Essay Doctorate 972 words

Informed Consent and Disclosure

Last reviewed: February 19, 2016 ~5 min read

Katz introduces in his book, The Silent World of Doctor and Patient the origins of informed consent. "The birth date of informed consent was 22 October 1957" (Katz, 1984, p. 60). In those origins he shares that although informed consent and disclosure were introduced as standard, people have always had problems communicating with each other and therefore it leads to a disconnect when disclosure and consent are applied to medical procedure. Simply put, for the longest time, the physician-patient relationship has always included a certain level of silence.

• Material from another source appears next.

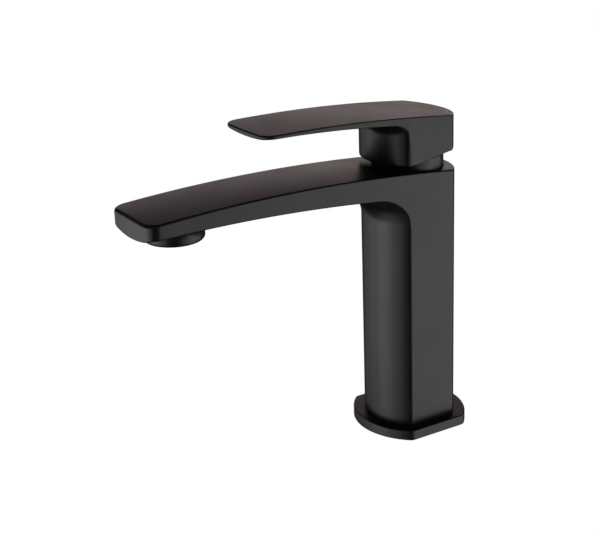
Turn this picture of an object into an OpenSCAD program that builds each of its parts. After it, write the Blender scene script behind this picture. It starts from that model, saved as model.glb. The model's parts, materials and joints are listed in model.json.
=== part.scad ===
// Single-lever basin mixer with a flat arched spout and a flat arched lever.
// The frame has +Z up and the spout along -Y. The origin is on the column's axis, in the plane that
// the base flange rests on. All sizes are in millimetres.

/* [Column] */
// Width across the flat sides of the column, the spout's root and the handle block
body_w = 44; // [43.6:0.2:46]
// Radius of the curved front and back of the column
arc_r = 28.7; // [26:0.1:32]
// Length of the flat stretch on each side of the column
flat_len = 27.5; // [26:0.5:30]

/* [Spout] */
// Highest point of the spout's arched top above the deck
spout_top_z = 152.1; // [151:0.1:152.5]
// Radius of the arched top, seen from the side
spout_top_r = 935; // [850:5:1100]
// Distance of the spout's front from the column's axis
spout_reach = 162.7; // [161:0.1:168]
// Half of the spout's width just behind its rounded front corners
spout_tip_half_w = 21.5; // [20:0.1:21.9]
// Distance of the aerator's axis from the column's axis
aerator_y = 139; // [138:0.1:141]
// Outer radius of the round outlet boss
boss_r = 15.2; // [14.5:0.1:15.5]

/* [Handle] */
// Highest point of the lever's arched top above the deck
lever_top_z = 181.9; // [181.5:0.1:184]
// Radius of the lever's arched top, seen from the side
lever_top_r = 800; // [700:10:900]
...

This was meant to keep patients from being too alarmed to go on with the treatment or procedure and to avoid any unsavory discussions. But when cases like Salgo v. Leland Stanford Jr. showed the court and the public the perils of not including informed consent, things began to change, albeit slowly, which only confirms that informed consent and disclosure were never a part of medical thinking and practice.

What was deemed a part of medical thinking and practice was faith in the physician's ability to do his or her job. Katz discusses this in his book and shows that while patients welcomed the inclusion of informed consent and disclosure, they felt they were being lied to because of the continued silence that has always existed in this kind of relationship. Katz suggests that patients justly so, feel cheated by "the duplicities, evasions, and lies that have infiltrated conversations with patients and made meaningful disclosure and consent a charade" (Caplan, 1987, p. 45). Implying the "ritual" of disclosure is more so a formality than an actual act of compliance and patients can discern the genuine attempts from the ingenuous ones. Going back to the trust established in the physician-patient relationship, blind faith, based on empirical evidence, does not suggest it aids against the struggle of disease. In fact, obedience and compliance are not gained through blind faith, but rather being informed. "Obedience, compliance, and trust are, in the appropriate settings, virtues not vices" (Caplan, 1987, p. 46).

Obedience and compliance are facilitated through being informed and recognizing another's limits and fallibility instead of obedience to authority and blind trust. Whether informed consent and disclosure is a part of this feeling of being informed has all to do with how much the physician is willing to communicate to the patient. Again it leads to an issue of communication and the degree of silence. This is something that has long existed in medical field.

Which leads to my agreeance of Katz's claim that both informed consent and disclosure were never truly part of medical practice and thinking. Going back centuries, and even now in the present, many people simply let doctors perform tests without asking questions because they expect the physician to know how to help them. Only when the patient takes it upon his or herself to ask questions and ask to be informed, does it change, not so much so with the introduction of informed consent and disclosure. Merely, the physician half-heartedly sticks to the standard, instead of actually communicating with the patient.

B.

Katz explains later on in his book the lack of evidence showing committed implementation. The "legal vision" of informed consent, is just an illusion. This mirage, while never rooted in reality, provides a false sense of hope that something is being done to create an environment that benefits the patient when in truth, it never was the case. Katz suggests that in order for something like informed consent to become real and not just a mirage, there has to be a certain level of action performed in both parties that make up the patient-physician relationship. Patients must desire to be more informed, an appeal to "patient self-determination," and physicians must allow for more discretion or the freedom to choose what must be done in any given situation.

Therefore, decision making within the medical field has to become a joint undertaking, dependent more on the quality and nature of the whole give-and-take process versus on whether a specific disclosure has been made or not. Doing this however, remains an increasingly difficult task thus leading to the mirage of informed consent. More so because doctors have always felt the responsibility of making decisions for patients themselves, instead of giving that decision or sharing that decision with the patient. "Physicians' apprehension of, and resistance to, breaking with their millennia-long tradition of solitary decision making express not only their understandable reluctance to depart from familiar practices ... doctors believe such problems should not be discussed with lay persons (Katz, 1984, p. 85).